Electrical power P is the voltage V times the current I:

$$P = IV$$

The unit of electrical power is watt (W), and is equivalent to $1 J/s$, one joule of energy per second.

A kilowatt (kW) is the power level which consumes 1 kJ (one thousand joules). A kW-s is the power that consumes 1 kJ in one second. A kWh is therefore the power that consumes 3600 joules in one hour. (There are 3600 seconds in one hour)

Example

Ammeter and voltmeter in a circuit
Ammeter and voltmeter in a circuit

In the photograph, it can be seen that LEDs are being powered by a power supply. The current is 49 mA, and the voltage is 5V.

The power P used to light the LEDs is:

$$P = IV = 49 x 10^{-3} ⋅ 5 $$ $$= 0.245 W$$

Question: if the LEDs are left on for one hour (3600 s), how much energy would be consumed?

The energy consumed is:

$$E = Pt = 0.245 ⋅ 3600 $$ $$= 882 J$$

Power Dissipation

When power is used to push electrons through a resistor, we say the power is 'dissipated'. This is another way of saying that the energy the power is supplying is being converted to heat, light or mechanical energy, and lost from the electrical energy of the circuit.

Since Ohm's Law tells us that $V = IR$, we can add this to the power equation $P = IV$ to get:

$$P = IV = I⋅IR = I^2R$$

Example

How much more power is dissipated in a resistor if the current is doubled?
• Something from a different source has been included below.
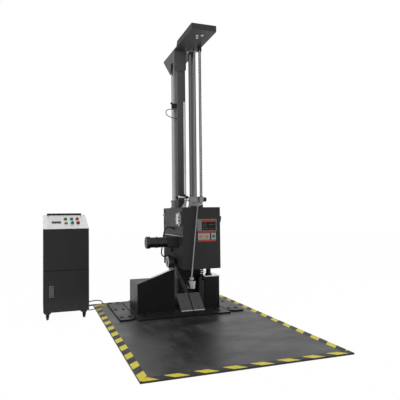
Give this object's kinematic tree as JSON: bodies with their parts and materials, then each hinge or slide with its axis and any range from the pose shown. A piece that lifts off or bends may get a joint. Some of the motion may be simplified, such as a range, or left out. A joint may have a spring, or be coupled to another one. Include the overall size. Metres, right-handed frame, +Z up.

Let $I_1$ be the first case, and $I_2$ the second. R is the same in both cases.

$$P_1 = I_1^2R$$ $$P_2 = I_2^2R$$

Since $I_2 = 2I_1$,

$$P_2 = (2I_1)^2R = 4I_1^2R = 4P_1$$

To double the current, four times as much power must be dissipated!

The reason for this is that the resistance of a load makes it hard to increase the current, so it is not linear.
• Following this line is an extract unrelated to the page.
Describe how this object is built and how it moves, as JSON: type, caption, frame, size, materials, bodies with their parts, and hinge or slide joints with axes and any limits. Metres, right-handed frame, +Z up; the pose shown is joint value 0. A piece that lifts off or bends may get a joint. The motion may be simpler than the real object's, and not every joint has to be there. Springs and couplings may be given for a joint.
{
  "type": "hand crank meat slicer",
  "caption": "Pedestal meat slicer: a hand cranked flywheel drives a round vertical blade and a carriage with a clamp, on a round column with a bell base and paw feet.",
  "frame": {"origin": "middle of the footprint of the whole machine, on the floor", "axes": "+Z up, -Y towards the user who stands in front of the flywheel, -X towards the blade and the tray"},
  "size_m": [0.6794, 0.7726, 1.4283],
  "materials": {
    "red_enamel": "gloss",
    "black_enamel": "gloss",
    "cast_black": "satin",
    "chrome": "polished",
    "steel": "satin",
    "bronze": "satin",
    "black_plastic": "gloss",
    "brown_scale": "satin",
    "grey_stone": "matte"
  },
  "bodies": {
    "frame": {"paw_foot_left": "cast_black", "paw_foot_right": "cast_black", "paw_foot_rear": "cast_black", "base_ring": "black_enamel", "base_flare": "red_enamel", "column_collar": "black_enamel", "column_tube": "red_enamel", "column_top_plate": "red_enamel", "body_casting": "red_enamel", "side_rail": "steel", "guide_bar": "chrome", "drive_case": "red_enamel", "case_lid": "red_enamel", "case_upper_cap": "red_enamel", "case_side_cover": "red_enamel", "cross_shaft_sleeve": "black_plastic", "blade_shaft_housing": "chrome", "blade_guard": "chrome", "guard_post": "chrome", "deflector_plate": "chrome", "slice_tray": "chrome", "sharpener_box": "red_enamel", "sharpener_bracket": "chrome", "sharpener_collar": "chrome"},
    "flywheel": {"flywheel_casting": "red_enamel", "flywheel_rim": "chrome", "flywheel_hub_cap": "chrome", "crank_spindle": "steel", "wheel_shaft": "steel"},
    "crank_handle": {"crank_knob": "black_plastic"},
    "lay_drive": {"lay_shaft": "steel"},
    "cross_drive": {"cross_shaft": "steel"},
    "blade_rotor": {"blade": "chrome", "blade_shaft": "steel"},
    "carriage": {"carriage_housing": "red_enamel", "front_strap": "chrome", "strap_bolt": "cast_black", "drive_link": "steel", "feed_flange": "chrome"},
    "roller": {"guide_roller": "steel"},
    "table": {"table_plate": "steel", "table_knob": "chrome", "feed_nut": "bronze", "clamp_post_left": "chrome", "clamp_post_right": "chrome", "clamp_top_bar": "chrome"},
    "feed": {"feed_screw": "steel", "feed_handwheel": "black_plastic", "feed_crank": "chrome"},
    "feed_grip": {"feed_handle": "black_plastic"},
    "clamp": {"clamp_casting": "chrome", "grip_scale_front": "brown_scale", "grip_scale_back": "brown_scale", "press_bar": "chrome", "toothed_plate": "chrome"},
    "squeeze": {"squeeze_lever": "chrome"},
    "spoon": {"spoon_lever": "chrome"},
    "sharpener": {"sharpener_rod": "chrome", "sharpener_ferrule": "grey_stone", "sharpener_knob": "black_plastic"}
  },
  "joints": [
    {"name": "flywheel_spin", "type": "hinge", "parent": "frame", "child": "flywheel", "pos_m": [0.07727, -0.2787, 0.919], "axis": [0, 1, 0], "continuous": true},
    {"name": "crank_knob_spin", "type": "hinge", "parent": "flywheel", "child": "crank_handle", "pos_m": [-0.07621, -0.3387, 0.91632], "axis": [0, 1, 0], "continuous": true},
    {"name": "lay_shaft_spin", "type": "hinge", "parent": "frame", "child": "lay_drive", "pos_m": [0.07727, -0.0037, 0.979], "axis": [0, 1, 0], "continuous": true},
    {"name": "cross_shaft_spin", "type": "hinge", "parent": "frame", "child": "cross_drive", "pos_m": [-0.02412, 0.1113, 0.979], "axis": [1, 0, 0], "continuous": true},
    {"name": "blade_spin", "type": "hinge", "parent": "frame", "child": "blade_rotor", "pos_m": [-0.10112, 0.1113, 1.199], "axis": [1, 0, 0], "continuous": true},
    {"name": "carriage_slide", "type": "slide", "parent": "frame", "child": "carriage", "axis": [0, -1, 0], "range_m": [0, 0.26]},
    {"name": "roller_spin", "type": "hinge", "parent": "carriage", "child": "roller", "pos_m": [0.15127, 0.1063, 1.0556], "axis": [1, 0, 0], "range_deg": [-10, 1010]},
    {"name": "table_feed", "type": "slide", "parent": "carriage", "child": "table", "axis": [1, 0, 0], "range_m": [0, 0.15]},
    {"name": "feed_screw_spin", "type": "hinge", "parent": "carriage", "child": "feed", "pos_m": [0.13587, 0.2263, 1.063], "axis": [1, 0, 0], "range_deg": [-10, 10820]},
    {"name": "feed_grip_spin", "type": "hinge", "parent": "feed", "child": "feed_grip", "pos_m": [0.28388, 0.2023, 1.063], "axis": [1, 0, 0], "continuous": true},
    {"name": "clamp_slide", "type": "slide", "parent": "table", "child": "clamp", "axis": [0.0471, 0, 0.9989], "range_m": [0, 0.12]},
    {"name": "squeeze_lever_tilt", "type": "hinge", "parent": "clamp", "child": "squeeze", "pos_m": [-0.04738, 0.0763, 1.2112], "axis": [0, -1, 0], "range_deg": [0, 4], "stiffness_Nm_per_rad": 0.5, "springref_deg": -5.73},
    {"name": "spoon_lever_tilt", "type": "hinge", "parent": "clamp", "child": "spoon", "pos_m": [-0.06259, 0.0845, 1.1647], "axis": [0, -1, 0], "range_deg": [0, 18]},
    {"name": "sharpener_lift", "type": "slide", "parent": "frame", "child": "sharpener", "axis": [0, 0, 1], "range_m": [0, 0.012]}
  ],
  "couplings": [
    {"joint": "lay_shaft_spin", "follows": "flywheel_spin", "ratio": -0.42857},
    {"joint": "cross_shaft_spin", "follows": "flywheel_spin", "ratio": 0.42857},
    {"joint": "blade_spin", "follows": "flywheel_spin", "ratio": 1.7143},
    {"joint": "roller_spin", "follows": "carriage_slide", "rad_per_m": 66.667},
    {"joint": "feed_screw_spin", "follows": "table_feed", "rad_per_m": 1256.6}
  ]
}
Demonstration of the electric motor principle. A cork with a copper wire wrapped tightly around it, on a brass rod, suspended between two flat magnets.
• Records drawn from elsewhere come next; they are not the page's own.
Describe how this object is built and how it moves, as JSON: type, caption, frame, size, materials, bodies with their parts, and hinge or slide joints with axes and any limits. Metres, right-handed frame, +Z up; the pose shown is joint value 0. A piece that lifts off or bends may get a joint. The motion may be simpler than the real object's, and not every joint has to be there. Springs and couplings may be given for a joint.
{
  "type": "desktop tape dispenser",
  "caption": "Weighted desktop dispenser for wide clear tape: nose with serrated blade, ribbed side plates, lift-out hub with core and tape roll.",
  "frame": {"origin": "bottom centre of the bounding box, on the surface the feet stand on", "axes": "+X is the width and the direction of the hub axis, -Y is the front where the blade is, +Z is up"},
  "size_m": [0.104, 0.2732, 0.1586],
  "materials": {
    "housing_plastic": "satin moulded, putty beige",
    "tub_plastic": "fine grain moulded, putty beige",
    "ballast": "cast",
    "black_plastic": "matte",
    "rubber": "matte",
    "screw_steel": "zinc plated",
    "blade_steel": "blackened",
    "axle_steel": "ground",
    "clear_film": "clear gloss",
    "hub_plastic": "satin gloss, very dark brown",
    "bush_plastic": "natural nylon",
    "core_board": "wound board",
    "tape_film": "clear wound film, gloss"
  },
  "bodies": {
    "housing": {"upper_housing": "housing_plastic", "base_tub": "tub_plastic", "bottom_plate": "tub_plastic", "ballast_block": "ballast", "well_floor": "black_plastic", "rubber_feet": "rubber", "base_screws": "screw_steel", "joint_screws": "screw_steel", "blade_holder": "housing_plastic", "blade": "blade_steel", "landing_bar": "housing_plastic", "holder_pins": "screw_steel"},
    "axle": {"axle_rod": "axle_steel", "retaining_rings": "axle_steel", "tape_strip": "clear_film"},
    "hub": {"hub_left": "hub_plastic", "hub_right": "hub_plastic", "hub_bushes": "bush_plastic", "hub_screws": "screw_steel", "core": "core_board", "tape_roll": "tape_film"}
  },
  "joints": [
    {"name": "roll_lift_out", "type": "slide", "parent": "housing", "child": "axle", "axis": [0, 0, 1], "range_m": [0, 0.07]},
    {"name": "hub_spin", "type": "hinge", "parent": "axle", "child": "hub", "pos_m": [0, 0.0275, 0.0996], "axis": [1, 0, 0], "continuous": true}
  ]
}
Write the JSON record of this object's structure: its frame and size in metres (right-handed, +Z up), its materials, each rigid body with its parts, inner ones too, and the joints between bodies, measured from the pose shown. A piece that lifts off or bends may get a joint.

Combined Cycle Electricity Generation

In the Carnot Engine, the greater the temperature differential between the input and output of a process, the greater the energy conversion possible.

Carnot heat engine
The Carnot heat engine explains why all energy conversions are inefficient

Fuel is burnt in a boiler, which is enveloped in tubes containing water. This water converts to steam, and under pressure of gas expansion can provide kinetic energy to drive a turbine. This turbine has a shaft which rotates, allowing electricity to be generated by the magnetic flux through coils of wire in the electrical generator. The amount of electricity generated depends on the energy provided by the steam to the turbine, since the mass of magnets or wire coils (either may rotate, while the other is static) must push against the electromagnetic resistance.

In a traditional single-cycle steam turbine, the steam returns to the water state, through cooling. This results in the loss of the residual heat in the water.

A combined cycle plant would incorporate a second cycle to exploit this latent heat, and can raise the efficiency of the overall electricity generation from 40 to 60%.